Stored data:
================

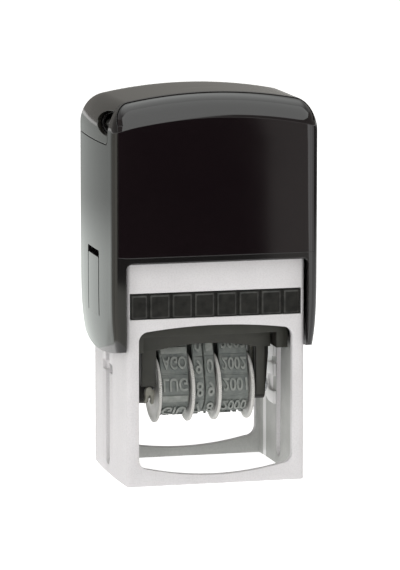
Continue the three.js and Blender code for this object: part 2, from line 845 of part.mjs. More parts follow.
function makeTextRubber() {
  const base = box(-plateHalfWidth, plateHalfWidth, -plateHalfDepth, plateHalfDepth, rubberBottom,
    dieFaceRest - rubberRelief);
  const low = rubberBottom;
  const outX = plateHalfWidth - borderMargin;
  const outY = plateHalfDepth - borderMargin;
  const border = box(-outX, outX, -outY, outY, low, dieFaceRest)
    .subtract(box(borderWidth - outX, outX - borderWidth, borderWidth - outY, outY - borderWidth,
      low - cutOverrun, high));
  let relief = border;
  for (let i = 0; i < textLineCount; i += 1) {
    const half = (outX - borderWidth * 2) * textLineShares[i];
    const y = outY - textLinePitch * (i + 1);
    for (const side of [-1, 1]) {
      const middle = y * side;
      relief = relief.add(box(-half, half, middle - textLineHeight / 2, middle + textLineHeight / 2,
        low, dieFaceRest));
    }
  }
  return base.add(relief).subtract(dateWindow());
}

// Dater

// Outline of a band round the wheel drum and the platen, a given distance off them.
function bandCircles(offset) {
  const round = platenRound + offset;
  const reach = platenHalfWidth - platenRound;
  const level = platenTop - platenRound;
  return [
    { y: wheelBack, z: wheelLevel, r: drumRadius + offset },
    { y: reach, z: level, r: round },
    { y: -reach, z: level, r: round },
  ];
}

function bandOutline(offset) {
  const circles = bandCircles(offset);
  const points = [];
  const count = circles.length;
  const normals = circles.map((circle, i) => {
    const next = circles[(i + 1) % count];
    const along = Math.atan2(next.z - circle.z, next.y - circle.y);
    const length = Math.hypot(next.z - circle.z, next.y - circle.y);
    return along - Math.acos((circle.r - next.r) / length);
  });
  circles.forEach((circle, i) => {
    const start = normals[(i + count - 1) % count];
    let end = normals[i];
    while (end < start) end += 2 * Math.PI;
    const steps = Math.max(2, Math.round(((end - start) / (2 * Math.PI)) * roundSegments));
    points.push(...arcPoints(circle.y, circle.z, circle.r, start, end, steps));
  });
  return points;
}

// Places spaced evenly along a band, each with its outward direction.
function bandPlaces(offset, count) {
  const points = bandOutline(offset);
  const lengths = [0];
  points.forEach((point, i) => {
    const next = points[(i + 1) % points.length];
    lengths.push(lengths[i] + Math.hypot(next[0] - point[0], next[1] - point[1]));
  });
  const total = lengths[lengths.length - 1];
  const topMiddle = points.findIndex(([y], i) => {
    const next = points[(i + 1) % points.length];
    return y > 0 && next[0] <= 0;
  });
  const first = lengths[topMiddle] + points[topMiddle][0];
  const places = [];
  for (let i = 0; i < count; i += 1) {
    const at = (first + (total * i) / count) % total;
    let k = 0;
    while (k + 1 < points.length && lengths[k + 1] < at) k += 1;
    const from = points[k];
    const to = points[(k + 1) % points.length];
    const share = (at - lengths[k]) / (lengths[k + 1] - lengths[k]);
    places.push({
      y: from[0] + (to[0] - from[0]) * share,
      z: from[1] + (to[1] - from[1]) * share,
      angle: Math.atan2(to[1] - from[1], to[0] - from[0]) - Math.PI / 2,
    });
  }
  return places;
}

function makeBand(x0, x1) {
  const shape = shapeOf(bandOutline(seatGap + bandThickness));
  const inner = shapeOf(bandOutline(seatGap));
  let band = prism('x', shape, x0, x1)
    .subtract(prism('x', inner, x0 - cutOverrun, x1 + cutOverrun));
  const half = bandCharacterHeight / 2;
  const foot = bandThickness / 2;
  for (const place of bandPlaces(seatGap + bandThickness, bandCellCount)) {
    const geometry = new THREE.BoxGeometry(x1 - x0 - 2 * bandCharacterMargin,
      bandRelief + foot, 2 * half);
    geometry.translate((x0 + x1) / 2, (bandRelief - foot) / 2, 0);
    geometry.rotateX(place.angle);
    geometry.translate(0, place.y, place.z);
    band = band.add(toSolid(geometry));
  }
  return band;
}

function makeWheel(discX, drumEnd) {
  const half = wheelThickness / 2;
  const rim = disc('x', wheelRadius, wheelBack, wheelLevel, discX - half, discX + half);
  const drum = disc('x', drumRadius, wheelBack, wheelLevel, Math.min(discX, drumEnd),
    Math.max(discX, drumEnd));
  const bore = disc('x', axleRadius + seatGap, wheelBack, wheelLevel, -wide, wide, holeSegments);
  return rim.add(drum).subtract(bore);
}

function makeAxle() {
  const end = armOutside + axleHeadThickness;
  const head = disc('x', axleHeadRadius, wheelBack, wheelLevel, armOutside, end, holeSegments);
  return disc('x', axleRadius, wheelBack, wheelLevel, -end, end, holeSegments)
    .add(bothSides(head));
}

function makeBridge() {
  const legOut = armInside;
  const legIn = legOut - bridgeLegThickness;
  const platenEnd = dateWindowHalfWidth - seatGap;
  const beamTop = textPlateBottom - seatGap;
  const beamBottom = beamTop - platenThickness;
  const platen = prism('x', roundedRectangle(-platenHalfWidth, platenHalfWidth, beamBottom,
    platenTop, platenRound), -platenEnd, platenEnd);
  const beam = box(-legOut, legOut, -platenHalfWidth, platenHalfWidth, beamBottom, beamTop);
  const half = bridgeLegWidth / 2;
  const leg = join(
    prism('x', shapeOf([
      [wheelBack - half, wheelLevel],
      [wheelBack + half, wheelLevel],
      [platenHalfWidth, beamBottom],
      [platenHalfWidth, beamTop],
      [-platenHalfWidth, beamTop],
      [-platenHalfWidth, beamBottom],
    ]), legIn, legOut),
    disc('x', bridgeClawRadius, wheelBack, wheelLevel, legIn, legOut, holeSegments),
  );
  const mouth = box(-wide, wide, wheelBack - bridgeClawMouth / 2, wheelBack + bridgeClawMouth / 2,
    wheelLevel - wheelRadius, wheelLevel);
  const bore = disc('x', axleRadius + seatGap, wheelBack, wheelLevel, -wide, wide, holeSegments);
  return platen.add(beam).add(bothSides(leg)).subtract(mouth).subtract(bore);
}

const outerFace = wheelOuterX - wheelThickness / 2;
const innerFaceOut = wheelInnerX + wheelThickness / 2;
const innerFaceIn = wheelInnerX - wheelThickness / 2;
const wideBand = [innerFaceOut + hubGap, outerFace - hubGap];
const narrowBand = [hubGap / 2, innerFaceIn - hubGap];

const stamp = new THREE.Group();
stamp.add(
  toMesh('lower_frame', makeFrame(), frameGrey),
  toMesh('pad_tray', makeTray(), trayBlack),
  toMesh('ink_pad', makePad(), padInk),
  toMesh('spring_seat', makeSpringSeat(), frameGrey),
  toMesh('return_spring', makeSpring(), steel),
  toMesh('cap_shell', makeCapShell(), capBlack),
  toMesh('top_cover', makeTopCover(), coverBlack),
  toMesh('front_panel', makeFrontPanel(), capBlack),
  toMesh('latch_tongue_left', makeLatch(-1), capBlack),
  toMesh('latch_tongue_right', makeLatch(1), capBlack),
  toMesh('yoke', makeYoke(), trayBlack),
  toMesh('pivot_pin_left', makePin(-1), steel),
  toMesh('pivot_pin_right', makePin(1), steel),
  toMesh('carriage', makeCarriage(), carriageOlive),
  toMesh('text_plate', makeTextPlate(), trayBlack),
  toMesh('text_rubber', makeTextRubber(), textRubberGrey),
  toMesh('dater_bridge', makeBridge(), wheelGrey),
  toMesh('wheel_axle', makeAxle(), steel),
  toMesh('month_wheel', makeWheel(-wheelOuterX, -wideBand[0]), wheelGrey),
  toMesh('tens_wheel', makeWheel(-wheelInnerX, -narrowBand[0]), wheelGrey),
  toMesh('units_wheel', makeWheel(wheelInnerX, narrowBand[0]), wheelGrey),
  toMesh('year_wheel', makeWheel(wheelOuterX, wideBand[0]), wheelGrey),
  toMesh('month_band', makeBand(-wideBand[1], -wideBand[0]), bandRubber),
  toMesh('tens_band', makeBand(-narrowBand[1], -narrowBand[0]), bandRubber),
  toMesh('units_band', makeBand(narrowBand[0], narrowBand[1]), bandRubber),
  toMesh('year_band', makeBand(wideBand[0], wideBand[1]), bandRubber),
);

console.log('stroke, mm', stroke.toFixed(2));

export default stamp;
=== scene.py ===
"""Looks of a self-inking date stamp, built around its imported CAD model.

Sizes are in millimetres until a mesh is made, and in metres for lights and the camera. Front is
towards -Y, and the paper is at z 0.
"""

import math

import bmesh
import bpy
import numpy as np
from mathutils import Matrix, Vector


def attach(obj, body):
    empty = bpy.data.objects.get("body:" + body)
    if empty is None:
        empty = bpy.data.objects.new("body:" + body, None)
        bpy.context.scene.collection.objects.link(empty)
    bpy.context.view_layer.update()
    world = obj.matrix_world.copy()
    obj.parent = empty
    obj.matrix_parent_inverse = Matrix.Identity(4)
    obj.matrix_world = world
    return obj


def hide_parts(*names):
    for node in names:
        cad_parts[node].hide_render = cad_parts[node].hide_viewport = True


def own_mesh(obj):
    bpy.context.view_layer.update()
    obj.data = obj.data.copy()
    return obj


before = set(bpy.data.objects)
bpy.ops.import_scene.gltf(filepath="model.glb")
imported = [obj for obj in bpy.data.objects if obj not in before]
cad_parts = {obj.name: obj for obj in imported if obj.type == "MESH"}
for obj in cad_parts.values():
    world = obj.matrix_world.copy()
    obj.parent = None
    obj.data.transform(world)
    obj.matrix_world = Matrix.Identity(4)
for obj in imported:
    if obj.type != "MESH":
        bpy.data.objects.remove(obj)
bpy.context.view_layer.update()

MM = 0.001
QUARTER = math.pi / 2

# Sizes shared with the CAD source
PIVOT_Z = 39.5
WHEEL_Y = -1.8
WHEEL_Z = 25.3
FRAME_FRONT = -22.15
FRAME_HALF = 27.25
FRAME_BULGE = 0.75
FRAME_SIDE_WALL = 2.5
FRAME_FACE_WALL = 2.2
FRAME_TOP = 70.8
CAP_HALF = 31.5
CAP_HALF_DEPTH = 25.1
CAP_TOP = 114.41
CAP_WALL = 2.2
CHEEK_LOW = 37.7
CUTOUT_HALF = 27.1
CUTOUT_TOP = 65.7
COVER_FRONT = -16.6
COVER_SEAM = 99.71
NOTCH_Z = 105.7
SEAM_GAP = 0.35
LATCH_LOW = 48.4
TRAY_LOW = 49.2
TRAY_HIGH = 56.6
TRAY_CEILING = TRAY_HIGH - 1.4
WINDOW_HEAD = TRAY_LOW - 2.3
DRUM_RADIUS = 6.2
PLATEN_RADIUS = 0.8
PLATEN_Y = 1.7
PLATEN_Z = 45.4

# Places outside the part, where cutters end
REACH = 60.0
ABOVE = 130


# Meshes

def linked(name, data):
    """A new object in the scene, of a mesh, curve, light or camera."""
    obj = bpy.data.objects.new(name, data)
    bpy.context.scene.collection.objects.link(obj)
    return obj


def add_object(name, points, faces):
    """A mesh from points in millimetres, with its faces turned outwards."""
    mesh = bpy.data.meshes.new(name)
    mesh.from_pydata([tuple(c * MM for c in p) for p in points], [], [tuple(f) for f in faces])
    bm = bmesh.new()
    bm.from_mesh(mesh)
    bmesh.ops.recalc_face_normals(bm, faces=bm.faces)
    bm.to_mesh(mesh)
    bm.free()
    return linked(name, mesh)


def skin(rings, count, closed=False):
    """Faces between neighbouring rings of count points, and from last to first if closed."""
    faces = []
    for ring in range(rings if closed else rings - 1):
        a, b = ring * count, (ring + 1) % rings * count
        for i in range(count):
            j = (i + 1) % count
            faces.append((a + i, a + j, b + j, b + i))
    return faces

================

Task details: Take the lines from the line with "imported = [obj" through the line with "QUARTER = math.pi / 2", both ends included, and give them again exactly, with nothing else.

Written answer:
imported = [obj for obj in bpy.data.objects if obj not in before]
cad_parts = {obj.name: obj for obj in imported if obj.type == "MESH"}
for obj in cad_parts.values():
    world = obj.matrix_world.copy()
    obj.parent = None
    obj.data.transform(world)
    obj.matrix_world = Matrix.Identity(4)
for obj in imported:
    if obj.type != "MESH":
        bpy.data.objects.remove(obj)
bpy.context.view_layer.update()

MM = 0.001
QUARTER = math.pi / 2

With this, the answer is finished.